Top 3 Mistakes in Writing Virgin Stories - Raindance

1. All protagonists need a clearly defined goal


I’m going to tell you something that many in the story-writing world find shocking.  Only Hero stories need to begin with a clearly defined goal.  Big breath.  Virgin stories don’t know where the protagonist will land.  It’s about awakening to her inner voice and trusting it. She changes course as she learns more about herself.  The Virgin is learning to connect to her authentic voice, her true talent and to make that learning part of her physical world, no matter what other people think or want from her.

A goal is an external driver.  Virgins are about their inner driver.   Virgin stories need to begin with an understanding of what is holding her back from living her best life, and the cost of doing that.  As she awakens to her potential, the world responds in interesting ways, opening doors, revealing new possibilities.  The fun part is seeing where this takes her over the course of the movie.  It’s a surprise.  The key is that she learns to trust her inner wisdom. The ability to stay connected to this inner guide is what counts.  Heroes stick to the goal no matter what.  From beginning to end the Virgin does not know where she will finish.  She knows when she has arrived by how it feels.

In The King’s Speech, Edward needs to break free of his self-doubt brought on by his childhood programming that he is the inferior son.  No one knew his country would need a great leader because a second world war was coming.   The key to his transformation was to release him from the painful messages of his worth given to him in his childhood and to hear his own voice in his head.  When he awakened to his innate leadership ability he was able to fulfill his destiny and influence the course of history.

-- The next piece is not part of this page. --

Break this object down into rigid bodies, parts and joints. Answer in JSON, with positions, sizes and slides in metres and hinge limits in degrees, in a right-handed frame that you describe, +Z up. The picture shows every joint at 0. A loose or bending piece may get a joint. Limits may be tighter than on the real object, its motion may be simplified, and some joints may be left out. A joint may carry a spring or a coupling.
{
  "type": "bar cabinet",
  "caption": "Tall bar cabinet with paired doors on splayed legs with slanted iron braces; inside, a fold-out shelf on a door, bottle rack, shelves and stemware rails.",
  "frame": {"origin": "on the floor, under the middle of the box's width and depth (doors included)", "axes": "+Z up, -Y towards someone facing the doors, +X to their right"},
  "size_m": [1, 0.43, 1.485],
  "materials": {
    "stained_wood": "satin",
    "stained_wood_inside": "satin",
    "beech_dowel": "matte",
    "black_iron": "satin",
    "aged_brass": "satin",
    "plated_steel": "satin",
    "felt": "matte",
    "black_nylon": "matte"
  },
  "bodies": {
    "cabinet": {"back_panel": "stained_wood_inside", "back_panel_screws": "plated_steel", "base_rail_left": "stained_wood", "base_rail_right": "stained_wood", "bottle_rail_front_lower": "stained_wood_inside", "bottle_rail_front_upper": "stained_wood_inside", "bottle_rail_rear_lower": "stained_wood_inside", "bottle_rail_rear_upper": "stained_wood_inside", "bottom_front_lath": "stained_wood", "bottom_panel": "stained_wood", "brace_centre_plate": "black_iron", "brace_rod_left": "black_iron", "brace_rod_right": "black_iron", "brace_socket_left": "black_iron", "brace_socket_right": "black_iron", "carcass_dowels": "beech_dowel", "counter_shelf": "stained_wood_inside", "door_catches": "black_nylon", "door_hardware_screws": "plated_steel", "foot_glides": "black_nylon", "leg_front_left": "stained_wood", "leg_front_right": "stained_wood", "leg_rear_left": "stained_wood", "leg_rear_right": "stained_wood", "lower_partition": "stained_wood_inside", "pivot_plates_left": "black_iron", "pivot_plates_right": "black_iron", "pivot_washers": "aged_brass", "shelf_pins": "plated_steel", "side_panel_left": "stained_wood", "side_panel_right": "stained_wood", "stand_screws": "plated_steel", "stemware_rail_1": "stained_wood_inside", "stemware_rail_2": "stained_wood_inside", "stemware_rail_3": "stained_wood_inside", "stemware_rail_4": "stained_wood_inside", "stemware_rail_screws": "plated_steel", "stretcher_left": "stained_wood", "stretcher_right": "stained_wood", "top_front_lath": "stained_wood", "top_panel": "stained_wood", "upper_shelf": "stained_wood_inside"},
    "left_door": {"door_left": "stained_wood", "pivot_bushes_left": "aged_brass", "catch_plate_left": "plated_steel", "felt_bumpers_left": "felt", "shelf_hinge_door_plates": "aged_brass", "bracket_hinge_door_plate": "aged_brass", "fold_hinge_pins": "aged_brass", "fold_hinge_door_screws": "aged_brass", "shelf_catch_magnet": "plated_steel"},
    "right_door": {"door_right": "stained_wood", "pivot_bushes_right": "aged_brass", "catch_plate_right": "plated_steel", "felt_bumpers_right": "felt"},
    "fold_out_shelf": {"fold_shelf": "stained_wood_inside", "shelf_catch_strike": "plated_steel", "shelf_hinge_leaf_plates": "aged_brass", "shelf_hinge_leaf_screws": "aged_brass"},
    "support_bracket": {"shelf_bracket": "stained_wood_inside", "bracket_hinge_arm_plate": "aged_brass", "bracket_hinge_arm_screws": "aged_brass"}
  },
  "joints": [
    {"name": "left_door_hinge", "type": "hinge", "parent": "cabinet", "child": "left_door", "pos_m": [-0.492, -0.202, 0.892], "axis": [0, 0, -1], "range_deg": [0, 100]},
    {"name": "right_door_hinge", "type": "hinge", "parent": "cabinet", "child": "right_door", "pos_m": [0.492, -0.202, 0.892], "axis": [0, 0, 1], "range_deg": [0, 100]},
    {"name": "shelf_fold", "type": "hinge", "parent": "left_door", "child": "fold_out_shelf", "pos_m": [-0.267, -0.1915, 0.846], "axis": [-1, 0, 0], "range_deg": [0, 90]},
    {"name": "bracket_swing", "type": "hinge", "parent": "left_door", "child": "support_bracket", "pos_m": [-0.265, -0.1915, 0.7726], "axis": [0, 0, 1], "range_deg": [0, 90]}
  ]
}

In Pretty Woman, Vivian didn’t set out to go to business school or marry rich. She started out believing she was only worthy of bums and made her living proving it was true.  The movie is about her transformation to see she has value for being herself and that she can expect other people to treat her with respect as well that important to me what she became or if they got married.  I believe she learned she is of value and no matter what she does that growth will guide her.  Not clearly defined goal but an awakening to her true worth drives the story..  After this shift in self-knowledge a bunch of other things started to fall into place.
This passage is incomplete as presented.